**Exercise directions:** Using the records below, quote only the span that opens with the line containing "Model this object" and closes with the line containing "seam_z = 15.4; // [14.5:0.1:17]", exactly and inclusively.

**Supplied records:**
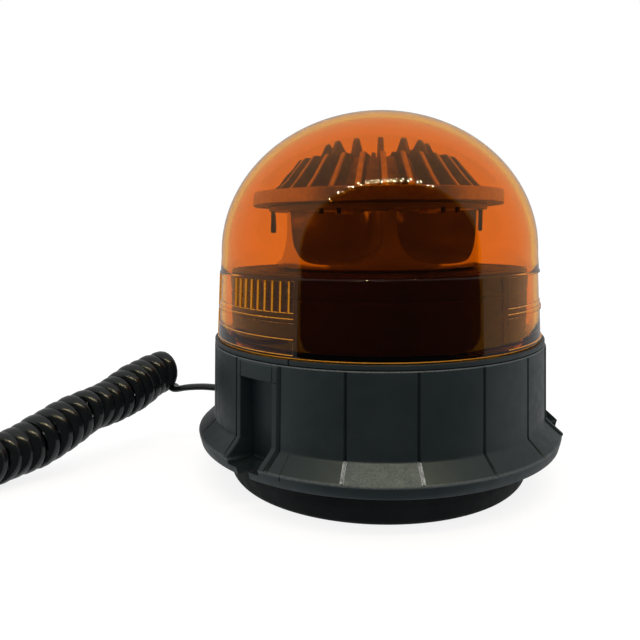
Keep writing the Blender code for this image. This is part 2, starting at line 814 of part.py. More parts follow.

...

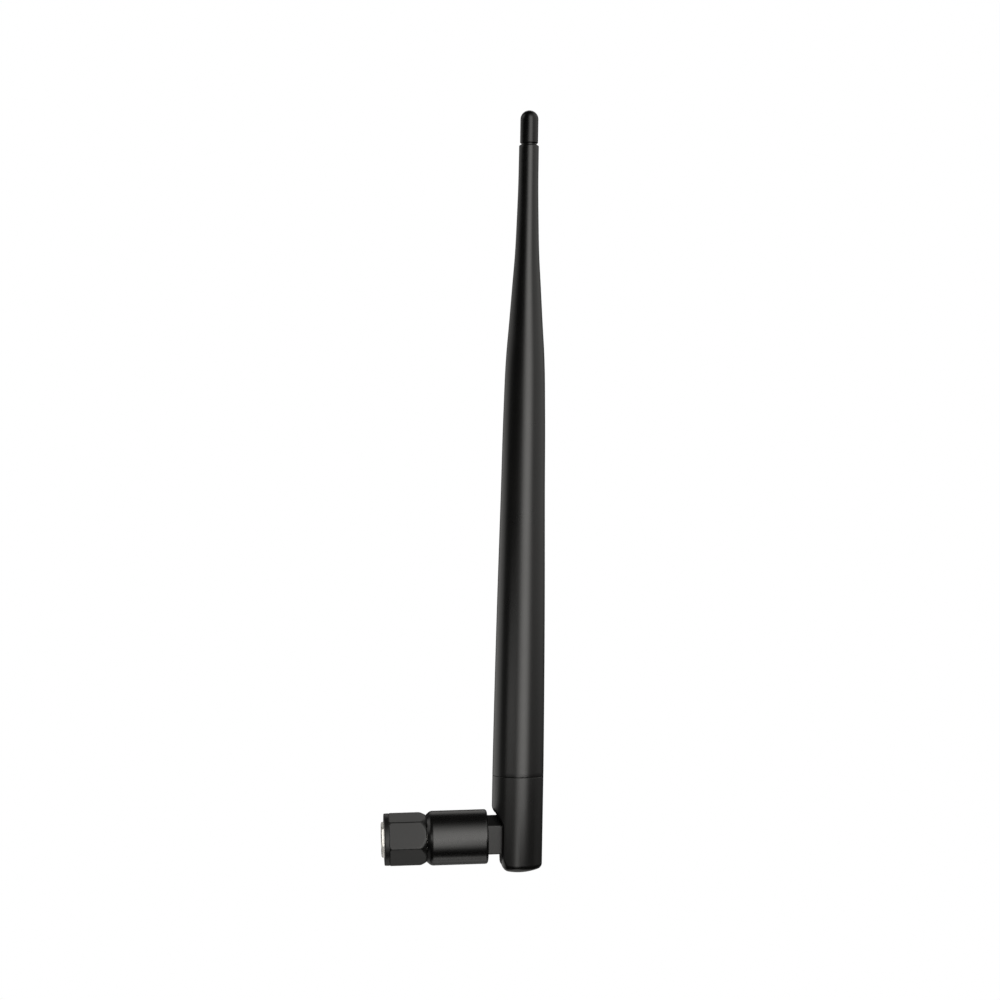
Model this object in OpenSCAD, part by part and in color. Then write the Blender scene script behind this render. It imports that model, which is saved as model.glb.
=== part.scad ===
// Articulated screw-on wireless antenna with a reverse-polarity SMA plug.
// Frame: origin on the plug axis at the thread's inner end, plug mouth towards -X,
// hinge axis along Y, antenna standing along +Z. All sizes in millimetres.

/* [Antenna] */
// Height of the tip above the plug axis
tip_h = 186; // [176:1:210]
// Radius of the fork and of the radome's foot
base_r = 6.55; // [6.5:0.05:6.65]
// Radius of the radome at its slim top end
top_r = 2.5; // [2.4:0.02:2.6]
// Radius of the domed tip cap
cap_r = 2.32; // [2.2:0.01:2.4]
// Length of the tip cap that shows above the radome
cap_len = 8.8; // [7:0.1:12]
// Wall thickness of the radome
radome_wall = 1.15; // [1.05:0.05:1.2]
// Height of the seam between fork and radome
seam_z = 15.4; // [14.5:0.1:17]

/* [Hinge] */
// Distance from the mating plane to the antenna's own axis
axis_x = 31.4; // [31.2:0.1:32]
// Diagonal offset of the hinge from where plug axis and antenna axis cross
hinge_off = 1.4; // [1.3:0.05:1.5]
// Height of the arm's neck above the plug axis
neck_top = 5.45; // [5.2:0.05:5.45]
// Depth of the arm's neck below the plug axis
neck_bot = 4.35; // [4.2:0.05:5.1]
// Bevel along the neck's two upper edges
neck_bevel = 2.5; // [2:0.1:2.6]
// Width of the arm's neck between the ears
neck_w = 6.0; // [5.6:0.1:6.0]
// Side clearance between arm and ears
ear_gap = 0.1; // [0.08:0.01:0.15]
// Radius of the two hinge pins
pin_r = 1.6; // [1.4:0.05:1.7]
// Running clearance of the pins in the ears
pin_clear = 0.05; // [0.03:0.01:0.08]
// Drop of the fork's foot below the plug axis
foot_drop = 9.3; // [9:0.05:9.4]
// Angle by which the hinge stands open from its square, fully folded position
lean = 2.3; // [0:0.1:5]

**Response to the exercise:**
Model this object in OpenSCAD, part by part and in color. Then write the Blender scene script behind this render. It imports that model, which is saved as model.glb.
=== part.scad ===
// Articulated screw-on wireless antenna with a reverse-polarity SMA plug.
// Frame: origin on the plug axis at the thread's inner end, plug mouth towards -X,
// hinge axis along Y, antenna standing along +Z. All sizes in millimetres.

/* [Antenna] */
// Height of the tip above the plug axis
tip_h = 186; // [176:1:210]
// Radius of the fork and of the radome's foot
base_r = 6.55; // [6.5:0.05:6.65]
// Radius of the radome at its slim top end
top_r = 2.5; // [2.4:0.02:2.6]
// Radius of the domed tip cap
cap_r = 2.32; // [2.2:0.01:2.4]
// Length of the tip cap that shows above the radome
cap_len = 8.8; // [7:0.1:12]
// Wall thickness of the radome
radome_wall = 1.15; // [1.05:0.05:1.2]
// Height of the seam between fork and radome
seam_z = 15.4; // [14.5:0.1:17]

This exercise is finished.